Обобщающие существительные вонь, смрад используются при обрисовке бедственного положения низов. В «Дяде Ване» Астров показывает удручающую картину крестьянской жизни в деревне Малицкое: «В избах народ вповалку... Грязь, вонь, дым, телята на полу, с больными вместе... Поросята тут же...» (13, 64). В «Вишневом саде» Трофимов говорит о прозябании рабочих: «...а между тем у всех на глазах рабочие едят отвратительно, спят без подушек, по тридцати, по сорока в одной комнате, везде клопы, смрад, сырость, нравственная нечистота...» (13, 223). В обеих пьесах образ униженной нищеты создается идентичными речевыми периодами, однородными членами предложения одного смыслового ряда: «в избах народ вповалку» — «по тридцати, по сорока в одной комнате», «грязь» — «клопы», «вонь» — «смрад», «дым» — «сырость».

В некоторых случаях запахи приобретают символическую значимость. Например, в воспоминаниях Фирса: «И, бывало, сушеную вишню возами отправляли в Москву и в Харьков. Денег было!
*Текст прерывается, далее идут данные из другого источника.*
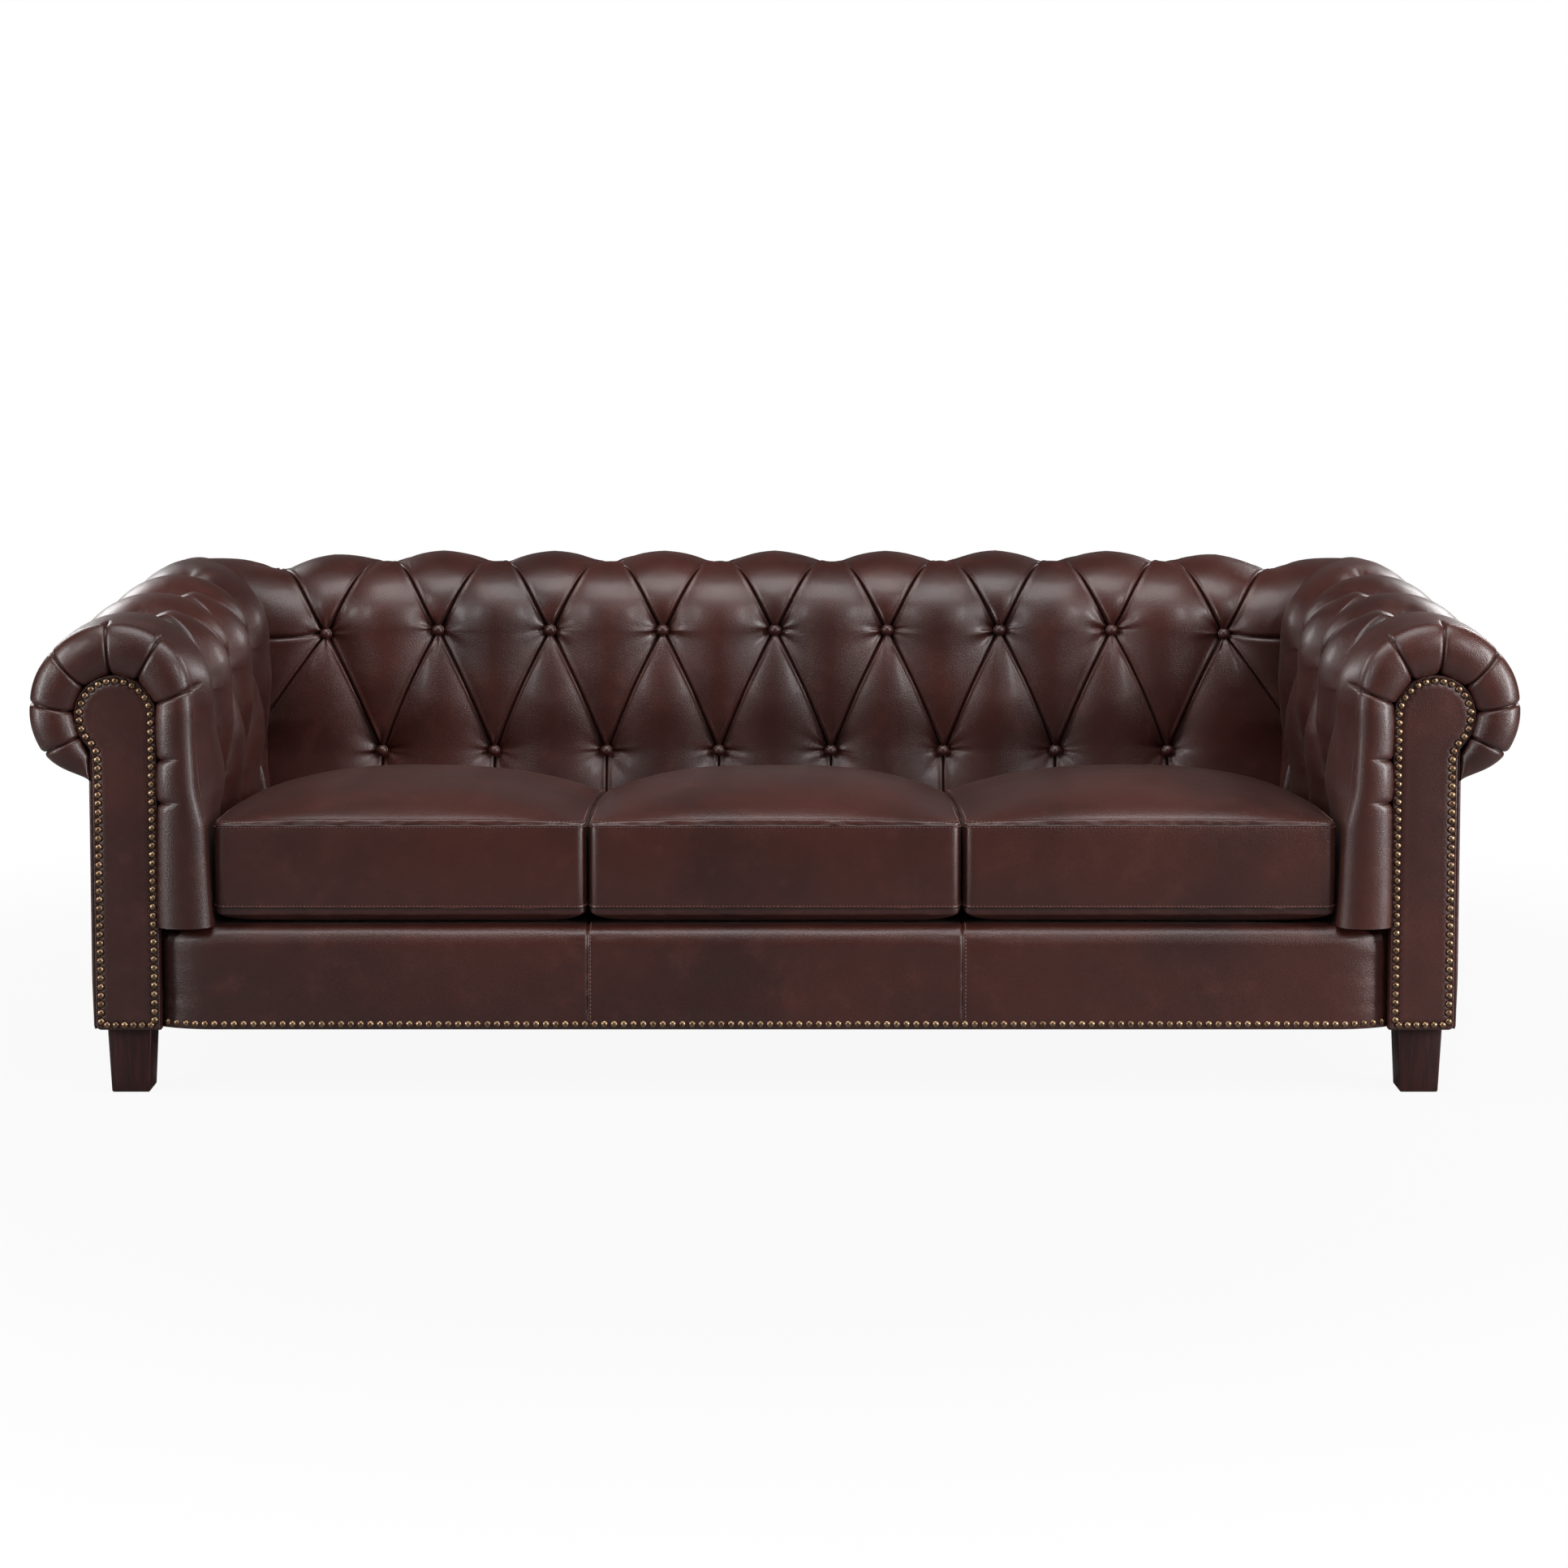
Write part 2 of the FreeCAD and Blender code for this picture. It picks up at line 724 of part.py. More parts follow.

И сушеная вишня тогда была мягкая, сочная, сладкая, душистая» (13, 206) запах вишни символизирует былую барскую «сладкую» жизнь. «Теперь в нее все чаще вторгаются плебейские запахи, раздражающие старых хозяев вишневого сада» [Полоцкая 1979: 279]. «Дрянной ваш ресторан с музыкой, скатерти пахнут мылом...» (13, 218), — недовольно замечает Раневская.

В пьесах Чехова запахи применяются при характеристике персонажей и обстоятельств, а также обладают определенной символичностью. Воистину «Чехов — неисчерпаем».